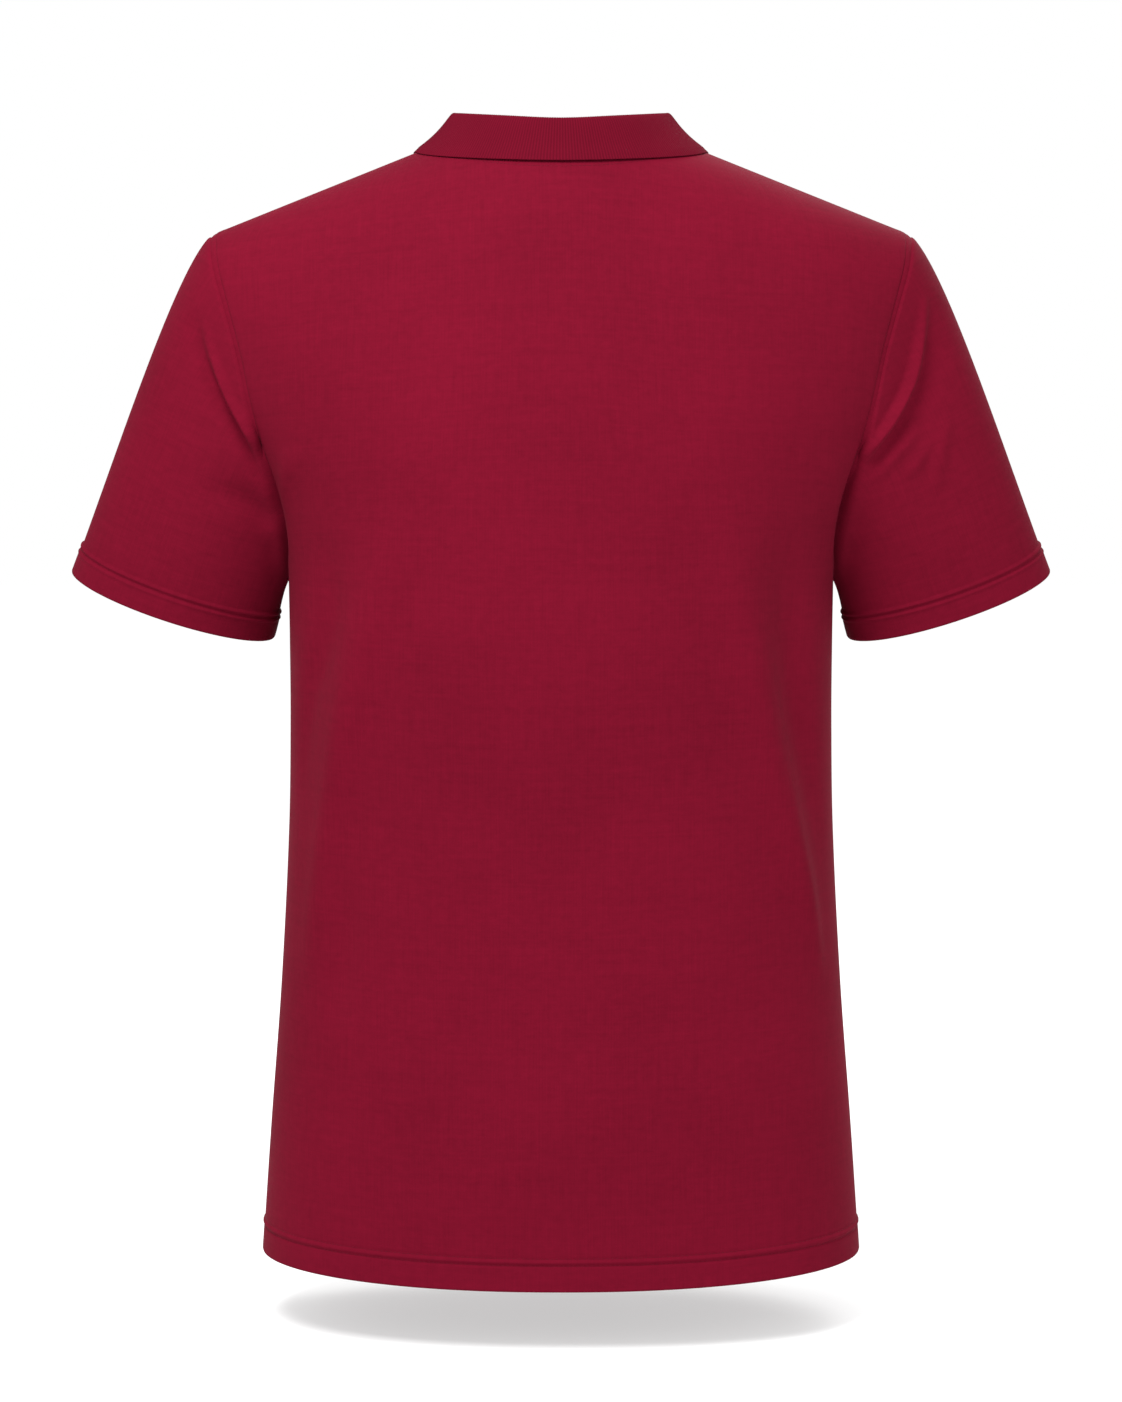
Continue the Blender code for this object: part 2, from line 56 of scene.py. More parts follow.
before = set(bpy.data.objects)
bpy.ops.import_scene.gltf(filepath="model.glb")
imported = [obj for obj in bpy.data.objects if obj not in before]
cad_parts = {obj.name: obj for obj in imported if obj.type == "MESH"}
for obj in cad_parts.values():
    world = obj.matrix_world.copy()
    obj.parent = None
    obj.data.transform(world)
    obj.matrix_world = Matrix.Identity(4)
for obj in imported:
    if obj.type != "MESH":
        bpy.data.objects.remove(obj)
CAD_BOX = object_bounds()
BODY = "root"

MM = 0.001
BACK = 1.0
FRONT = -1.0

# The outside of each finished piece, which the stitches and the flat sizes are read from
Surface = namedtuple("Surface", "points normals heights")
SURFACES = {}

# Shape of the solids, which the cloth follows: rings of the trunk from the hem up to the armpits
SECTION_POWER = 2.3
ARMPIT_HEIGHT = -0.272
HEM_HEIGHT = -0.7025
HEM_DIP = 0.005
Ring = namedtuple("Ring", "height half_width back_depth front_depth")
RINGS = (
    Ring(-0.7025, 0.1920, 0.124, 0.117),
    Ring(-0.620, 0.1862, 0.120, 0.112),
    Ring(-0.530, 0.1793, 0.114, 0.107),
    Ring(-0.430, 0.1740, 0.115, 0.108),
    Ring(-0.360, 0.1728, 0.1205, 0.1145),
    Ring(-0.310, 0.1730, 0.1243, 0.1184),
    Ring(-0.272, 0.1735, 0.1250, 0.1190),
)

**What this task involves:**
Return every line of the material exactly.

**Response to this task:**
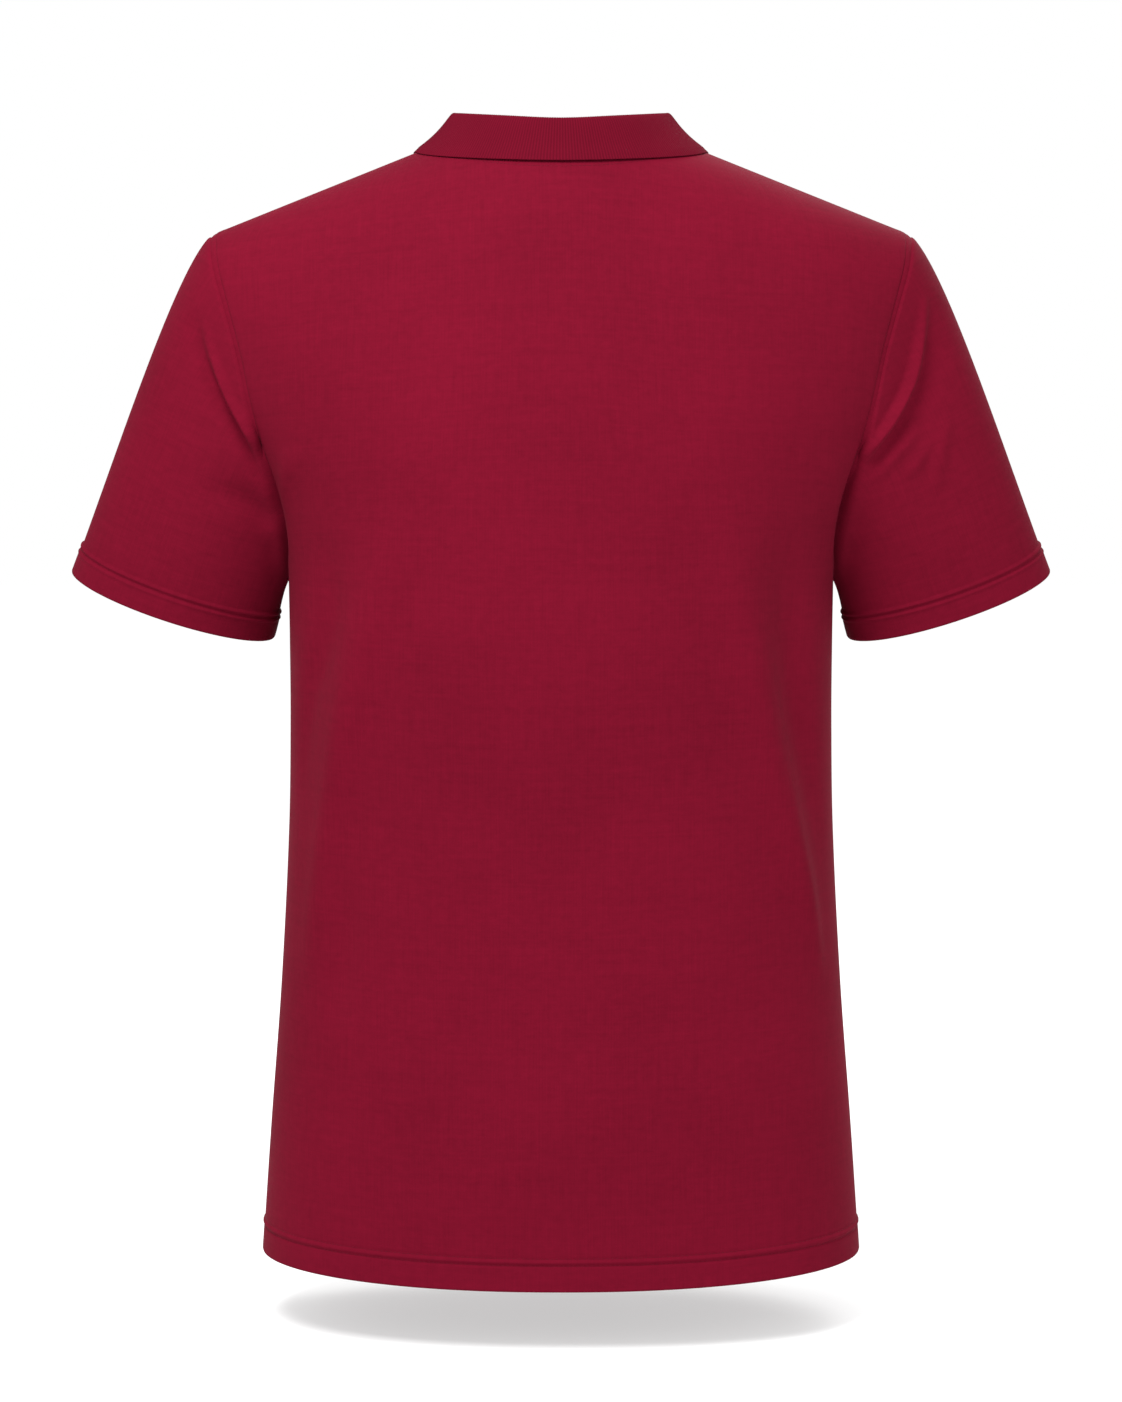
Continue the Blender code for this object: part 2, from line 56 of scene.py. More parts follow.
before = set(bpy.data.objects)
bpy.ops.import_scene.gltf(filepath="model.glb")
imported = [obj for obj in bpy.data.objects if obj not in before]
cad_parts = {obj.name: obj for obj in imported if obj.type == "MESH"}
for obj in cad_parts.values():
    world = obj.matrix_world.copy()
    obj.parent = None
    obj.data.transform(world)
    obj.matrix_world = Matrix.Identity(4)
for obj in imported:
    if obj.type != "MESH":
        bpy.data.objects.remove(obj)
CAD_BOX = object_bounds()
BODY = "root"

MM = 0.001
BACK = 1.0
FRONT = -1.0

# The outside of each finished piece, which the stitches and the flat sizes are read from
Surface = namedtuple("Surface", "points normals heights")
SURFACES = {}

# Shape of the solids, which the cloth follows: rings of the trunk from the hem up to the armpits
SECTION_POWER = 2.3
ARMPIT_HEIGHT = -0.272
HEM_HEIGHT = -0.7025
HEM_DIP = 0.005
Ring = namedtuple("Ring", "height half_width back_depth front_depth")
RINGS = (
    Ring(-0.7025, 0.1920, 0.124, 0.117),
    Ring(-0.620, 0.1862, 0.120, 0.112),
    Ring(-0.530, 0.1793, 0.114, 0.107),
    Ring(-0.430, 0.1740, 0.115, 0.108),
    Ring(-0.360, 0.1728, 0.1205, 0.1145),
    Ring(-0.310, 0.1730, 0.1243, 0.1184),
    Ring(-0.272, 0.1735, 0.1250, 0.1190),
)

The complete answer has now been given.